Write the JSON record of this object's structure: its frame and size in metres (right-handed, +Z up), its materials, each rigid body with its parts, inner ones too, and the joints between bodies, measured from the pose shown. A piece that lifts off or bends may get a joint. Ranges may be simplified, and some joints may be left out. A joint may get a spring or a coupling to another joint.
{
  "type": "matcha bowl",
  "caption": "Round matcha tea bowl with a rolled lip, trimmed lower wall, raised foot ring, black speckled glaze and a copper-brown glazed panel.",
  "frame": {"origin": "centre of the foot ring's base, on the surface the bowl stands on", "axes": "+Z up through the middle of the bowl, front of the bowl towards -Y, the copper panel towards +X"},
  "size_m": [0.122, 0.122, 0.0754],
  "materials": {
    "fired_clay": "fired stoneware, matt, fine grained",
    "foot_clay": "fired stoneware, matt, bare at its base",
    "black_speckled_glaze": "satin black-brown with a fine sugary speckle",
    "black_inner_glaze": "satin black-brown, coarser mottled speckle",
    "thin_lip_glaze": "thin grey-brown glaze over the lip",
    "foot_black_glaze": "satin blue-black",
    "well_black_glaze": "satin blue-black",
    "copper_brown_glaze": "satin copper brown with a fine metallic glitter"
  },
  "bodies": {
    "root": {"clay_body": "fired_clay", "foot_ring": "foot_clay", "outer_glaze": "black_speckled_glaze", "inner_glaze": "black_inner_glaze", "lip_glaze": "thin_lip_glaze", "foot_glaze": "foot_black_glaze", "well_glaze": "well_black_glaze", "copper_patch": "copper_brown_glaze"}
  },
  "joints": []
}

==

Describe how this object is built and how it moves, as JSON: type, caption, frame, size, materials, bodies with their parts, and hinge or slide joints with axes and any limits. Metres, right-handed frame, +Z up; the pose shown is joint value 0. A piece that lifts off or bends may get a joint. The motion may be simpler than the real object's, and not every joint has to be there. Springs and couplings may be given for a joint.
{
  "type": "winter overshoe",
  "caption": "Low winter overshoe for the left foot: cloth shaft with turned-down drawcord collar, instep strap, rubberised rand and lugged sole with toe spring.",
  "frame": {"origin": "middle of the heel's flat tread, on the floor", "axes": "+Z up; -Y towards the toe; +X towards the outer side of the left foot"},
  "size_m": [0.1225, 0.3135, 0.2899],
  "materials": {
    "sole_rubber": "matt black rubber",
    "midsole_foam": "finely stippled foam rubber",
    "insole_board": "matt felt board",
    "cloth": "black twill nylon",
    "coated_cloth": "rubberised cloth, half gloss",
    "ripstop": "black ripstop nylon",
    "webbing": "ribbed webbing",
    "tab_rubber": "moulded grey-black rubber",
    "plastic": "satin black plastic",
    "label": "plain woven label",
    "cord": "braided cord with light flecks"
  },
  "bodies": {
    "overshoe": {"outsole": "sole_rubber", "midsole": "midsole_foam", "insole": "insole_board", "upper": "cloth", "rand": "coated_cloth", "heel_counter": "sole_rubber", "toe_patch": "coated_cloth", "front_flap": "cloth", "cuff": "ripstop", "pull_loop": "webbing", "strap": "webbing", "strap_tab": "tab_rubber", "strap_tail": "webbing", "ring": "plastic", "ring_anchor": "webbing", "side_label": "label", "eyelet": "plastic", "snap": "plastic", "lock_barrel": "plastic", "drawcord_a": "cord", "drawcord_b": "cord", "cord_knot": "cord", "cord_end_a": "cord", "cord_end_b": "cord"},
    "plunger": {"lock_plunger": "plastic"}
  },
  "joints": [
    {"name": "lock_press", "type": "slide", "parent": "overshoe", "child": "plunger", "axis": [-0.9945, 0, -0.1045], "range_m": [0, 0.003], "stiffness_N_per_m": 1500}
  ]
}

==

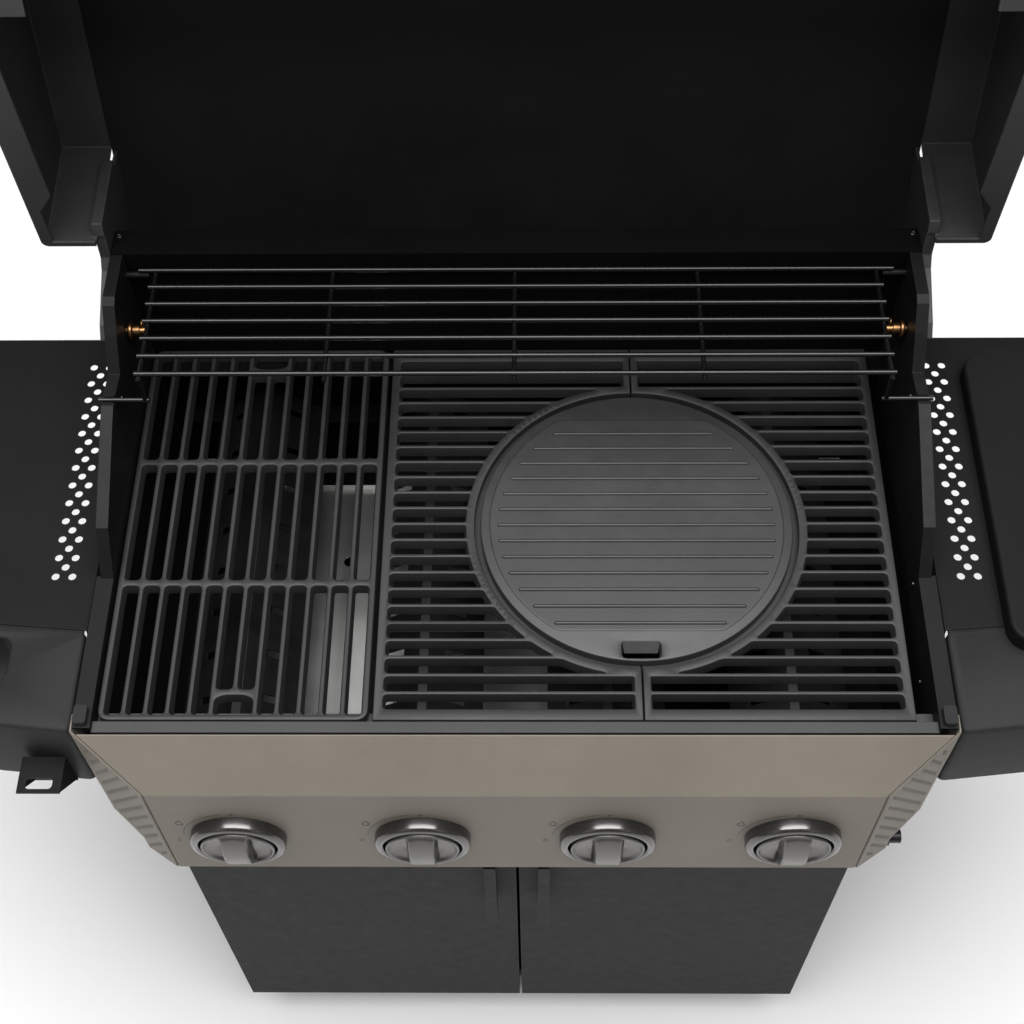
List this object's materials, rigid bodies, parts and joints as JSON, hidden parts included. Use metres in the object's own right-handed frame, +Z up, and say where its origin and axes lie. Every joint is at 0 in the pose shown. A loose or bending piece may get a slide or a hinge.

_What you should do_: Pick out the lines that have the word "bends". Copy them all.

_Finished answer_:
Write the JSON record of this object's structure: its frame and size in metres (right-handed, +Z up), its materials, each rigid body with its parts, inner ones too, and the joints between bodies, measured from the pose shown. A piece that lifts off or bends may get a joint. Ranges may be simplified, and some joints may be left out. A joint may get a spring or a coupling to another joint.
Describe how this object is built and how it moves, as JSON: type, caption, frame, size, materials, bodies with their parts, and hinge or slide joints with axes and any limits. Metres, right-handed frame, +Z up; the pose shown is joint value 0. A piece that lifts off or bends may get a joint. The motion may be simpler than the real object's, and not every joint has to be there. Springs and couplings may be given for a joint.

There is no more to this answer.